Further to my previous post, I have been mining the data I collected to see if I could find anything of interest, and evaluate the data I have collected.
One of things that interested to me, was to look at the placement of the story compared to it’s position in the top ten over time. So I set off my program to scrape the data from 9AM through to 9PM, I didn’t want too much data to start with. Scraping this data every hour. I then spent a while writing SQL statements to capture the statistics I was looking for over the time period, below you can see a simple line graph (it is in Logarithmic scale):
I produced this using Open Office.
I find it is quite interesting to see the third position on the indexes doesn’t get utilised so much. You could also suggest as the day gets later the more people start reading other stories, i.e. features, second, and other stories.
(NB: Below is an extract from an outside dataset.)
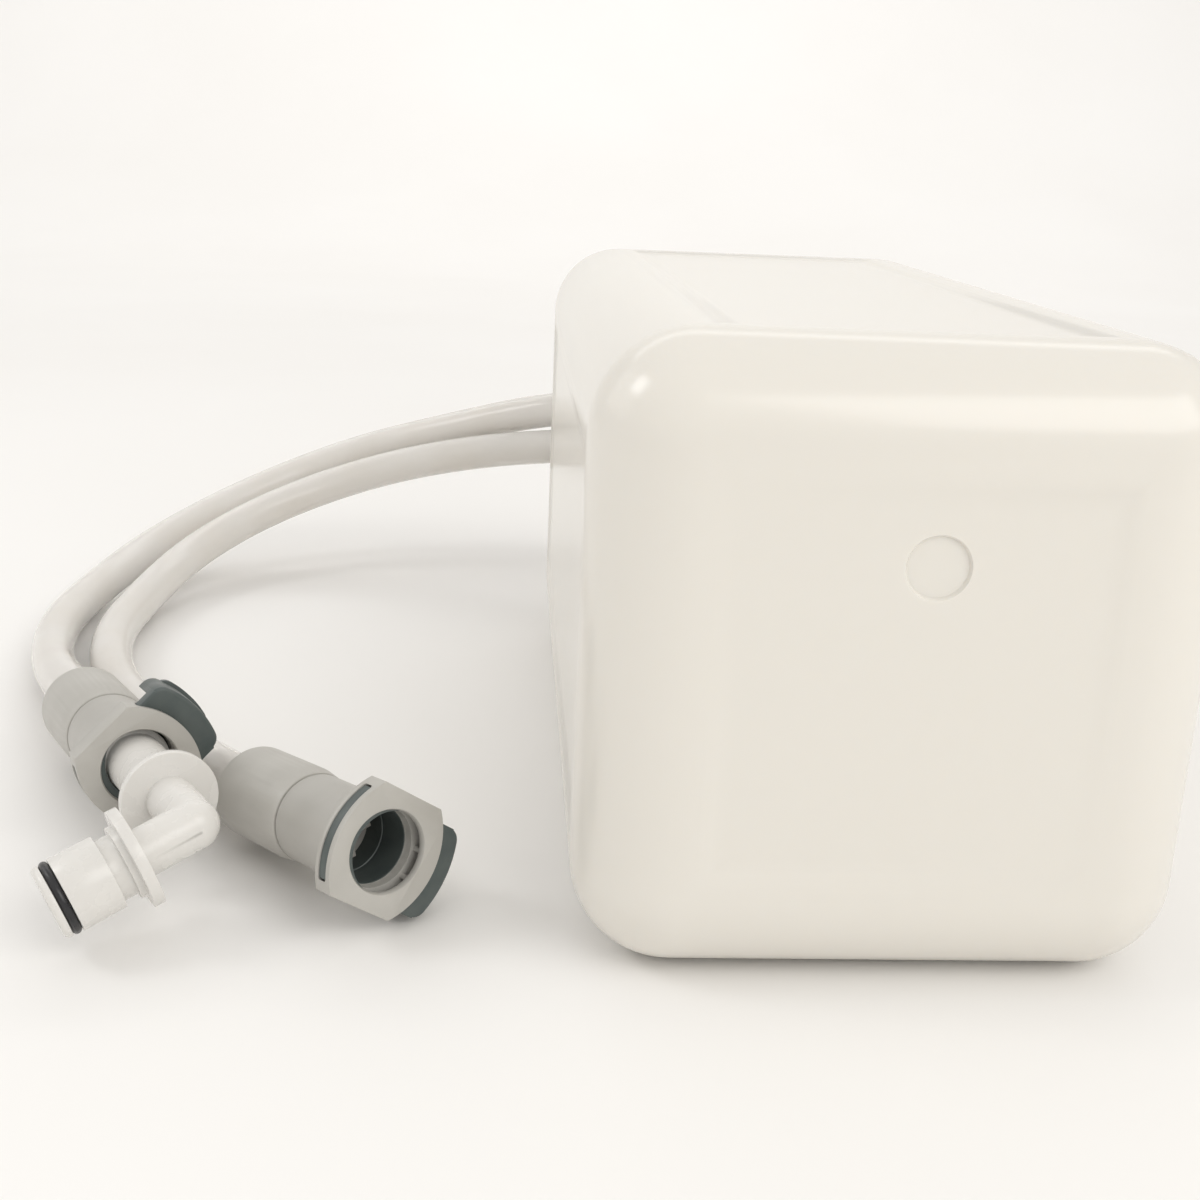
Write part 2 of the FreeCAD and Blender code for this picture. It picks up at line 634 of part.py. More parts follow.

However, one can’t jump to any conclusion for two reasons which jump out at me:
1 – This sample set is way too small!
2 – I think I need more detail, it would be interesting (for example) which position of the features and analysis are being selected? The same goes for the other stories.
I decided I would cobble together a simple heat map of the index, aggregated, over the time period to see the “behaviour”. Feel free to take a look, personally I feel it re-enforces my previous points (I used JavaFx script 1.3 via Netbeans to produce this):
I think I might go back to the scraper program and see if I can expand the data gathered.